The Hatfields took the McCoy boys into the woods and tied them to papaw bushes where they were shot at a total of 50 times. All three boys were dead within five minutes. While the Hatfields viewed this as justice, their vigilante style revenge was still very illegal. Many of the men involved immediately had indictments against them, including Devil Anse and his sons. The Hatfields alluded arrest for an extended period of time and the governor of Kentucky requested that efforts be made for the removal of the Hatfields from West Virginia to Kentucky for trial. Governor E. Willis Wilson from West Virginia refused this request and created tension between the states, but allowed the Hatfields to avoid arrest.

 

On New Year’s Night January 1, 1888, Jim Vance, Devil Anse Hatfield’s uncle, led a raid on Randolph McCoy’s cabin in Pike County Kentucky. Hatifield men surrounded the cabin and began to fire while the McCoy’s were sleeping. The attackers burned the cabin to force the occupants out. Two of McCoy’s children, Calvin and Alifair, were shot in the back while fleeing their home Sarah McCoy, Randolph’s wife, was beaten nearly to death by the men and left by the burning house.
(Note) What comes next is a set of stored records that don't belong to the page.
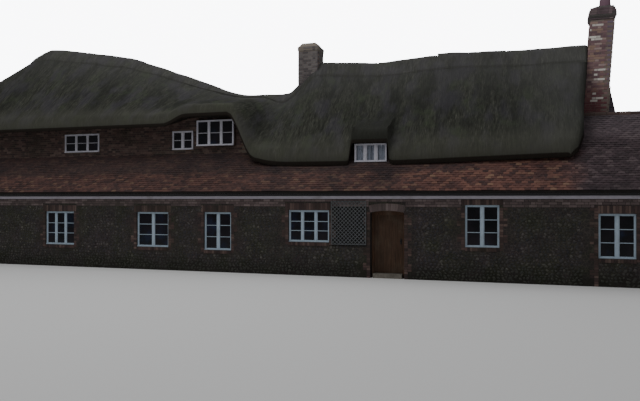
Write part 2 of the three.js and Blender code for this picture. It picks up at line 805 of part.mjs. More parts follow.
function addDoor() {
  const outer = box([doorX[0] - frameWide, doorX[1] + frameWide], frameY, [0, doorHead - touch]);
  const clearOpening = box(doorX, [frameY[0] - past, frameY[1] + past], [-past, doorHead - frameWide]);
  const stop = box(doorX, [frameY[0], frameY[0] + stopDeep], [0, doorHead - frameWide]);
  const inStopX = [doorX[0] + stopWide, doorX[1] - stopWide];
  const inStop = box(inStopX, [frameY[0] - past, frameY[1] + past], [-past, doorHead - frameWide - stopWide]);
  let frame = solid(outer).subtract(solid(clearOpening));
  frame = frame.add(solid(stop).subtract(solid(inStop)));
  place("door_frame", shown(frame), "oak");
  const leafZ = [thresholdTop + leafGap, doorHead - frameWide - leafGap];
  let leaf = solid(box(leafX, leafY, leafZ));
  for (const z of hingeHeights) {
    const zs = [z + touch, z + knuckleTall];
    const strap = box([pivot[0], leafX[0] + strapLong], [leafY[1] - 1, leafY[1] + strapThick], zs);
    leaf = leaf.add(solid(knuckle(...zs))).add(solid(strap));
  }
  place("door_leaf", shown(leaf), "door");
  hingeHeights.forEach((z, i) => {
    const zs = [z - knuckleTall, z];
    const flap = box([doorX[0] - flapLong, pivot[0]], [frameY[1] + touch, pivot[1] + 2], zs);
    place(`door_hinge_${i + 1}`, shown(solid(knuckle(...zs)).add(solid(flap))), "iron");
  });
  const sillX = [doorX[0] + stopWide + touch, doorX[1] - stopWide - touch];
  const sillY = [leanToFace + 20, leanToFace + leanToThick];
  place("door_threshold", box(sillX, sillY, [0, thresholdTop]), "stone");
  addLatch();
}

// A round knob on a plate, on the outer face of the leaf.
function addLatch() {
  const x = leafX[1] - 70;
  const face = leafY[0] - touch;
  const plate = box([x - 22, x + 22], [face - 6, face], [knobHeight - 80, knobHeight + 80]);
  const profile = [
    [0, 0],
    [11, 0],
    [11, 22],
    [26, 34],
    [28, 46],
    [20, 58],
    [0, 62],
  ];
  const knob = new THREE.LatheGeometry(profile.map(([r, h]) => new THREE.Vector2(r, h)), 16);
  knob.rotateX(Math.PI).translate(x, face - 5, knobHeight);
  place("door_latch", shown(solid(plate).add(solid(knob))), "iron");
}

// The diamond trellis: crossing slats within a thin edging, fused where they cross.
const trellisX = [2380, 3460];
const trellisZ = [970, 2270];
const trellisPitch = 82;
const slat = 16;
const spacer = 30;

function addTrellis() {
  const ys = [leanToFace - 30, leanToFace - 12];
  const wide = trellisX[1] - trellisX[0];
  const tall = trellisZ[1] - trellisZ[0];
  const middle = [(trellisX[0] + trellisX[1]) / 2, (trellisZ[0] + trellisZ[1]) / 2];
  const room = solid(box(trellisX, [ys[0], ys[1]], trellisZ));
  const hole = box(
    [trellisX[0] + slat, trellisX[1] - slat],
    [ys[0] - past, ys[1] + past],
    [trellisZ[0] + slat, trellisZ[1] - slat],
  );
  let panel = room.subtract(solid(hole));
  const reach = wide + tall;
  const slats = Math.floor(reach / 2 / (trellisPitch * Math.SQRT2)) + 1;
  for (const way of [-1, 1]) {
    for (let i = -slats; i <= slats; i++) {
      const bar = new THREE.BoxGeometry(reach, ys[1] - ys[0], slat);
      bar.translate(0, 0, i * trellisPitch).rotateY((way * Math.PI) / 4);
      bar.translate(middle[0], (ys[0] + ys[1]) / 2, middle[1]);
      panel = panel.add(solid(bar).intersect(room));
    }
  }
  for (const x of [trellisX[0], trellisX[1] - spacer]) {
    for (const z of [trellisZ[0], trellisZ[1] - spacer]) {
      panel = panel.add(solid(box([x, x + spacer], [ys[0], leanToFace - touch], [z, z + spacer])));
    }
  }
  place("trellis", shown(panel), "oak");
}

addFrontWalls();
addUpperWalls();
addGable();
addEndAndBackWalls();
addExtensionWalls();
addFloors();
addTimberFrame();
addThatch();
addTiles();
addRainwater();
addLeftStack(floorTop + touch);
addRightStack(floorTop + touch);
addWindows();
addDoor();
addTrellis();

export default cottage;
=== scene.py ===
import math
import random

import bmesh
import bpy
from mathutils import Matrix, Vector, noise


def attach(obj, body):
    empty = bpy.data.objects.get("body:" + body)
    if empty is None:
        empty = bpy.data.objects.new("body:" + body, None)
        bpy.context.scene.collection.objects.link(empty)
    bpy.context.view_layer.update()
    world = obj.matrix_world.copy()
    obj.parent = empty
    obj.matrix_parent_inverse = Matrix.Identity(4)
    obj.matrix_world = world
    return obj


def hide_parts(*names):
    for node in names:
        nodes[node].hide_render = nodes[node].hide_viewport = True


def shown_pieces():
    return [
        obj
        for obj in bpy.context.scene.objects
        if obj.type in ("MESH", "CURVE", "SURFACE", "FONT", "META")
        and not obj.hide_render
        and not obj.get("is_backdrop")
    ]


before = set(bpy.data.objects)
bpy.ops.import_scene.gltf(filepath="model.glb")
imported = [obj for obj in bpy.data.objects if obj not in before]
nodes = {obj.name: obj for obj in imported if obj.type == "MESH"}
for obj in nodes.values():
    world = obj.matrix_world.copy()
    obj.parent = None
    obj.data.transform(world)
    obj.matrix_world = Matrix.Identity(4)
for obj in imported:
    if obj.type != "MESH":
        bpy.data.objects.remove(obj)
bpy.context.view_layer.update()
scene = bpy.context.scene
print("stage: frame loaded,", len(nodes), "nodes")

# Camera, light and the one panel whose place the wall finishes need
trellis = {
    "x": (2.38, 3.46), "z": (0.97, 2.27), "y": -3.484, "wallY": -3.4503, "slat": 0.016, "thick": 0.008,
    "pitch": 0.082, "edge": 0.016,
}
view = {"place": (8.1, -22.15, 2.33), "turn": (90, 0, 18), "lens": 36.56, "shiftY": -0.0023}
light = {
    "sky": 9.5, "fill": 0.24, "floor": (0.8, 0.8, 0.79), "dull": 1.5,
    "lamps": {"key": ((-4, -14, 22), (0, 0, 2), 14, 1450), "over": ((0, 2, 30), (0, 0, 0), 40, 3400)},
}

lens = bpy.data.cameras.new("camera")
lens.lens = view["lens"]
lens.sensor_width = 36
lens.shift_y = view["shiftY"]
lens.clip_end = 300
camera = bpy.data.objects.new("camera", lens)
camera.location = view["place"]
camera.rotation_euler = [math.radians(a) for a in view["turn"]]
scene.collection.objects.link(camera)
scene.camera = camera


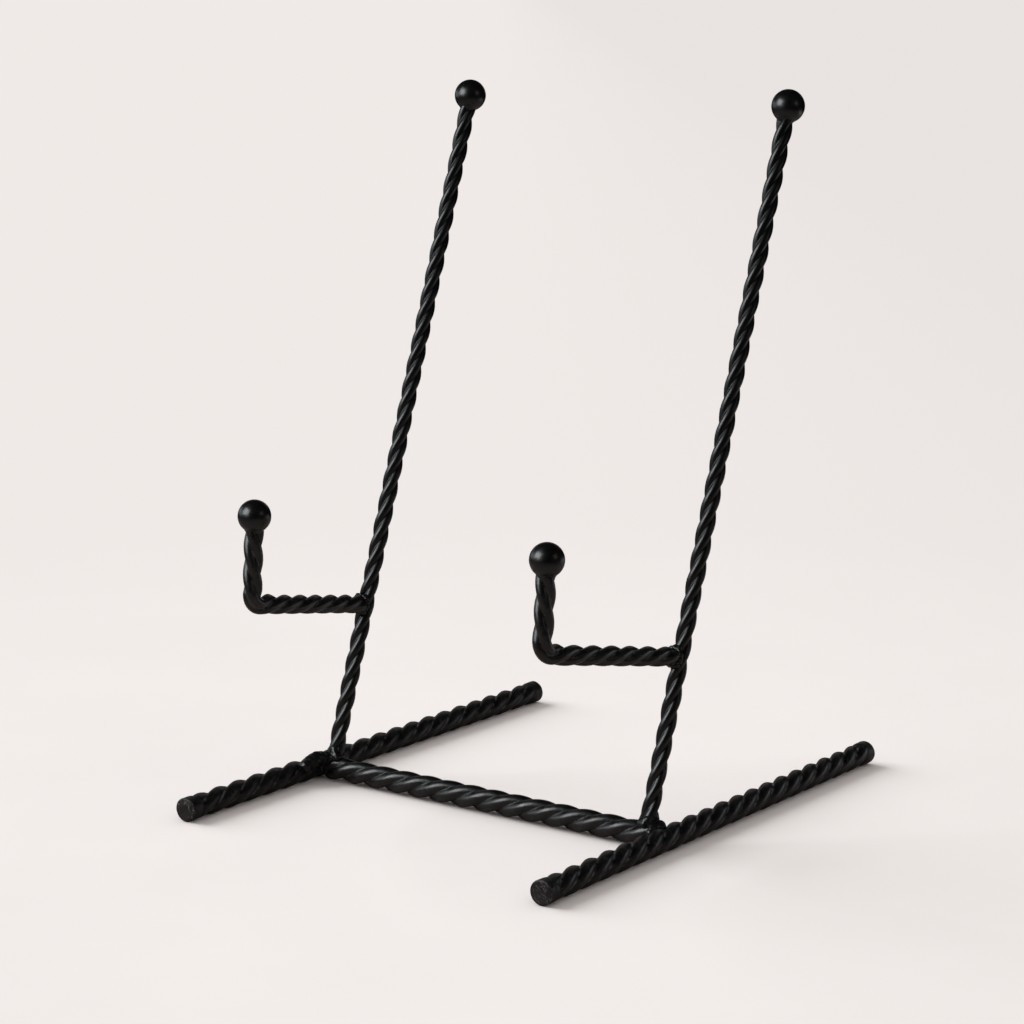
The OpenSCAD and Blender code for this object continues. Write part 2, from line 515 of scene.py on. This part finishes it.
RIPPLE_SIZE = 2.6 * MM
# Weld metal stays this far above the surface that the stand rests on
WELD_FLOOR = 0.02 * MM


def bead(name, blobs, voxel, ripple):
    """Weld metal: blobs run together, smoothed and rippled, as one closed skin."""
    rough = bpy.data.meshes.new(name + "_blobs")
    verts, faces = blob_mesh(blobs)
    rough.from_pydata(verts, [], faces)
    holder = place(name + "_blobs", rough)
    remesh = holder.modifiers.new("skin", "REMESH")
    remesh.mode = "VOXEL"
    remesh.voxel_size = voxel
    smooth = holder.modifiers.new("flow", "SMOOTH")
    smooth.factor = 0.5
    smooth.iterations = 14
    bpy.context.view_layer.update()
    skin = holder.evaluated_get(bpy.context.evaluated_depsgraph_get()).to_mesh()
    points = [v.co + v.normal * ripple * bump_at(v.co, RIPPLE_SIZE) for v in skin.vertices]
    for p in points:
        p.z = max(p.z, WELD_FLOOR)
    polygons = [tuple(p.vertices) for p in skin.polygons]
    holder.to_mesh_clear()
    bpy.data.objects.remove(holder)
    bpy.data.meshes.remove(rough)
    new_piece(name, points, polygons, "weld_coat", smooth_angle=math.pi)


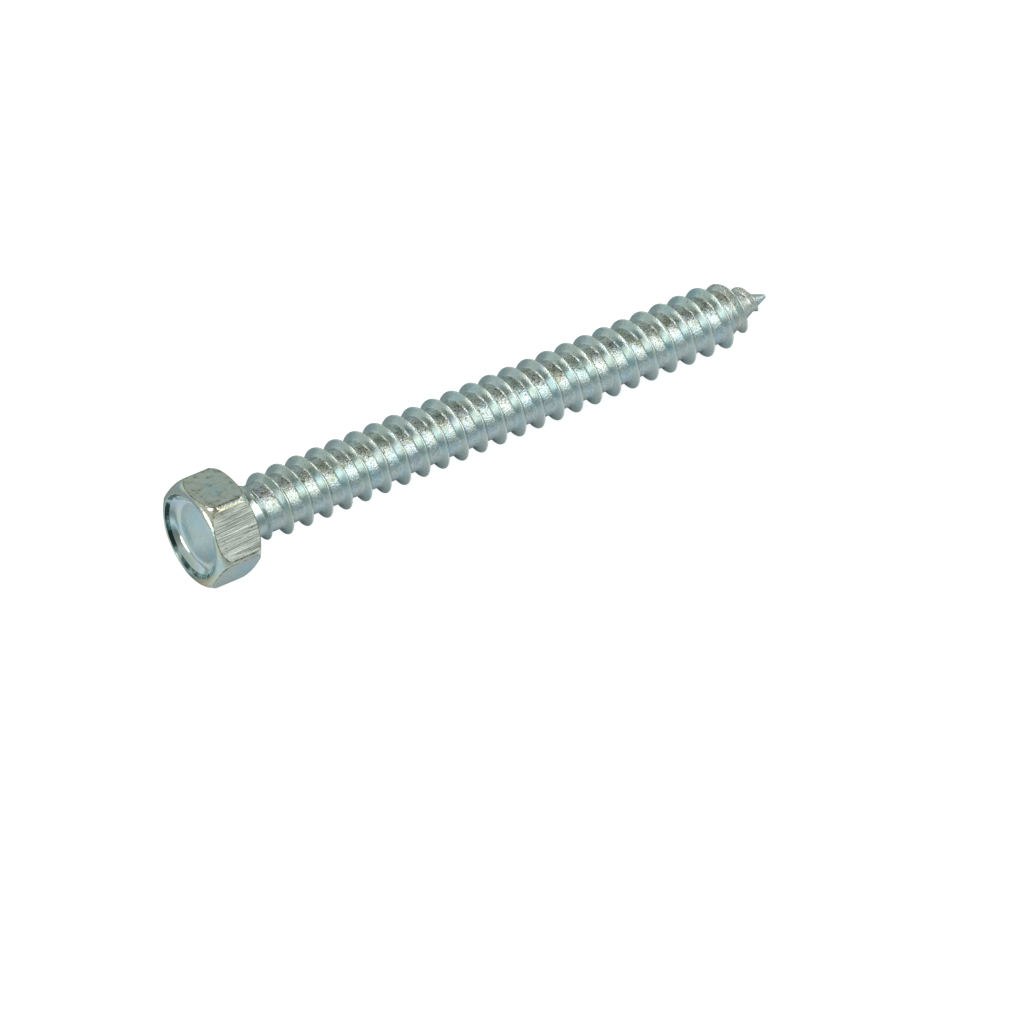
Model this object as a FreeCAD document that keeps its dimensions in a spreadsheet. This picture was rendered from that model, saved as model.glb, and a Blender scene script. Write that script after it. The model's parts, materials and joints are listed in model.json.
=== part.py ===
"""Hex head self-tapping screw, 5.5 x 50, made in one piece from zinc plated steel.

The screw is drawn with its axis along X: the head's top face lies at x = 0 and the
point faces +X.  At the end it is laid down as it comes to rest, on one flat of the
head and on the thread close to the point.  All lengths are in millimetres.
"""
import FreeCAD, Part
import math
import os
import Sketcher

Vector = FreeCAD.Vector

# Every size of the screw, with what it is.
SIZES = (
    ("across_flats", 7.86, "hex head, flat to flat"),
    ("corner_reach", 0.5, "how far the round blank reaches past the flats trimmed from it"),
    ("head_height", 4.0, "top face to bearing face"),
    ("crown_radius", 1.15, "rounding of the blank at the top face"),
    ("underside_radius", 0.85, "rounding of the blank at the bearing face"),
    ("recess_diameter", 7.0, "dish in the top face, at its rim"),
    ("recess_floor_diameter", 5.4, "flat floor of the dish"),
    ("recess_depth", 0.85, "rim to floor"),
    ("collar_diameter", 5.36, "raised ring that leads from the bearing face to the neck"),
    ("collar_height", 0.28, "height of that ring"),
    ("neck_diameter", 4.26, "plain neck"),
    ("neck_length", 1.35, "bearing face to the end of the plain neck"),
    ("neck_run_out", 0.12, "short cone that ends the neck"),
    ("screw_length", 50.2, "bearing face to the tip"),
    ("core_diameter", 4.1, "root of the thread"),
    ("thread_diameter", 5.42, "crest of the thread"),
    ("thread_pitch", 1.8, "advance in one turn"),
    ("flank_angle", 60.0, "included angle of the thread ridge, degrees"),
    ("crest_at_top", 1.5, "bearing face to the first crest above the axis"),
    ("lead_in_start", 0.75, "bearing face to where the ridge begins to rise"),
    ("lead_in_length", 3.2, "length over which the ridge rises to its full height"),
    ("point_length", 5.1, "length of the incomplete thread at the point"),
    ("point_fullness", 1.55, "power of the curve that the crests follow to the tip"),
    ("cone_length", 4.57, "tip to where the root begins to taper"),
    ("cone_overrun", 0.2, "how far past the tip the root's cone would close"),
    ("ridge_end", 0.85, "tip to the end of the ridge"),
    ("ridge_run_out", 0.6, "length over which the ridge sinks at its end"),
    ("pin_length", 1.9, "length of the slim cone that forms the tip"),
    ("pin_root_diameter", 1.7, "slim cone at its hidden end"),
    ("tip_diameter", 0.30, "blunted end of the slim cone"),
    ("hidden_core_diameter", 3.2, "core of the turned blank inside the threaded length"),
)

# The helical faces are made in arcs of 60 degrees.
ARCS_PER_TURN = 6
ARC = 2 * math.pi / ARCS_PER_TURN

# Each quarter round of the head is a chain of this many short cones, 0.013 mm from the true arc at most.
ROUND_CHORDS = 5

# Where the ridge has not begun, this much of it stays inside the blank, and as much is left where it ends.
LEAST_RIDGE = 0.05

doc = FreeCAD.newDocument("HexHeadTappingScrew")


def make_sheet():
    sheet = doc.addObject("Spreadsheet::Sheet", "Sizes")
    for row, (name, value, meaning) in enumerate(SIZES, start=1):
        sheet.set("A%d" % row, name)
        sheet.set("B%d" % row, str(value))
        sheet.set("C%d" % row, meaning)
        sheet.setAlias("B%d" % row, name)
    doc.recompute()
    return sheet


sizes = make_sheet()


def size(name):
    return float(sizes.get(name))


def origin_plane(body, role):
    return next(item for item in body.Origin.OriginFeatures if item.Role == role)


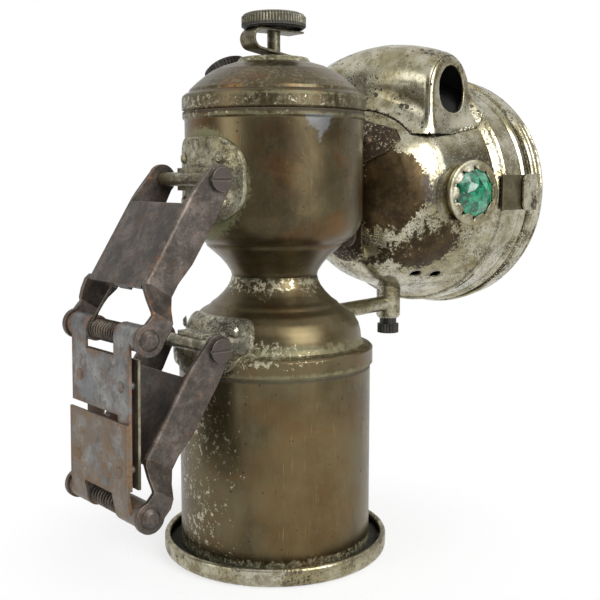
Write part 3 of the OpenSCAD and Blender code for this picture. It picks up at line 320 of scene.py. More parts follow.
def worn_nickel(name, wear, pits, shift, polish, dirt=0.0, spots=0.4, bias=None, stain=None,
                edge=0.25, curved=None, bright=0.35):
    """Nickel plate, pitted, and rubbed through to brown brass in patches."""
    f = Finish(name)
    broad = f.grain(17, 5, 0.6, shift=shift)
    cloud = f.grain(5, 5, 0.62, shift=shift + 3)
    fine = f.grain(1.2, 6, 0.7, shift=shift + 7)
    crowd = f.grain(8, 3, 0.5, shift=shift + 5)
    speck = f.grain(0.5, 3, 0.62, shift=shift + 11)
    lean = broad * 0.42 + cloud * 0.26 + fine * 0.32 + wear
    if bias is not None:
        lean = lean + bias(f)
    bare = lean.over(0.62, 0.01)
    near_bare = lean.over(0.6, 0.05)
    warmth = (broad * 0.6 + cloud * 0.4).over(0.48, 0.1)
    f.ground(f.mix(NICKEL_LIGHT, NICKEL_WARM, warmth), fine * 0.1 + polish, 1.0, edge, curved)

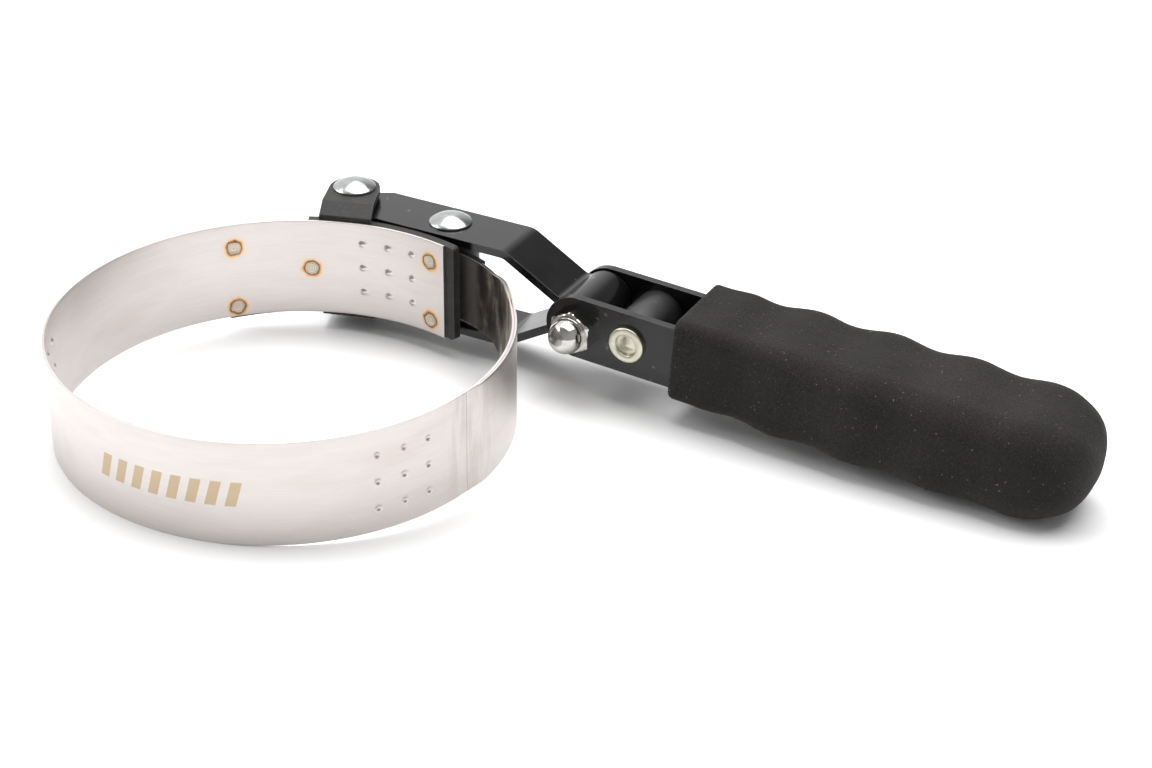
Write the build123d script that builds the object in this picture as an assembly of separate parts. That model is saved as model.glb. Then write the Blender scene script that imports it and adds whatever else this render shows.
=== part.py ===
from build123d import *
import os
from math import sin, cos, tan, atan2, degrees, radians, sqrt, pi

# Swivel-handle strap wrench for spin-on oil filters, 1 in strap.
# Frame: origin on the ring axis at half strap height, +Z along the ring axis,
# +X along the handle, +Y from the ring towards the yoke. Units are mm.

os.makedirs("parts", exist_ok=True)

# ---- strap ring ----
RING_R = 52.4            # inside radius of the gripping ring
STRAP_T = 0.6            # strip thickness
STRAP_H = 25.4           # strip width, 1 in
RING_C = RING_R + STRAP_T / 2
RING_OUT = RING_R + STRAP_T
FLEX_GAP = 0.3           # slot left at each bending line of the strip
TAIL_END = 76.6          # polar angle of the fixed end of the strip, degrees
FLEX_A = 150.0           # bending line beside the welded plate
FLEX_B = 270.0           # bending line at the front of the ring
FLEX_C = 312.0           # bending line before the free end
TAPER_FROM_X = 38.2      # free end starts to narrow here
TAPER_TO_X = 26.5        # free end has its narrow width from here on
NARROW_H = 18.2          # width of the free end between the yoke arms

# ---- pressed dimples ----
DIMPLE_GROUPS = ((95.1, 0.7, 7.5), (215.0, 0.0, 7.0), (333.5, -0.35, 6.9))
DIMPLE_PITCH_Z = 6.6     # each group: polar angle, height, angle between columns
DIMPLE_R = 2.0
DIMPLE_DEEP = 0.2

# ---- yoke ----
YOKE_Y = 62.9            # centre line of the yoke and the handle
TIP_X = -20.9            # pivot of the yoke on the tip bracket
PIN_PITCH = 28.1         # tip pivot to free-end pivot
PIVOT_PITCH = 68.3       # tip pivot to handle pivot
YOKE_W = 15.0
YOKE_T = 2.1
YOKE_OUT = 13.1          # outer face of each arm above the mid plane
YOKE_SLOPE = 30.0
YOKE_BEND_IN = 3.0       # inside radius of the arm bend
YOKE_NECK_OUT = 2.0      # hollow radius at the neck
LOOP_IN = 4.3            # inside radius of the loop round the handle pivot
ARM_END_R = 7.0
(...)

There was nothing of value left of the house, so the McCoy family relocated to Pikeville to avoid the reach of Hatfield raiders.

 

Randolph McCoy was never the same after losing so many of his children and family members to the feud. He became a ferryman on the Tug and he faded into obscurity while the legend of the Hatfield-McCoy feud lived on. McCoy died on March 28, 1914 at the age of 88 while tending a fire. McCoy was buried next to his wife Sarah in the Cemetery known as Dils Cemetery in Kentucky.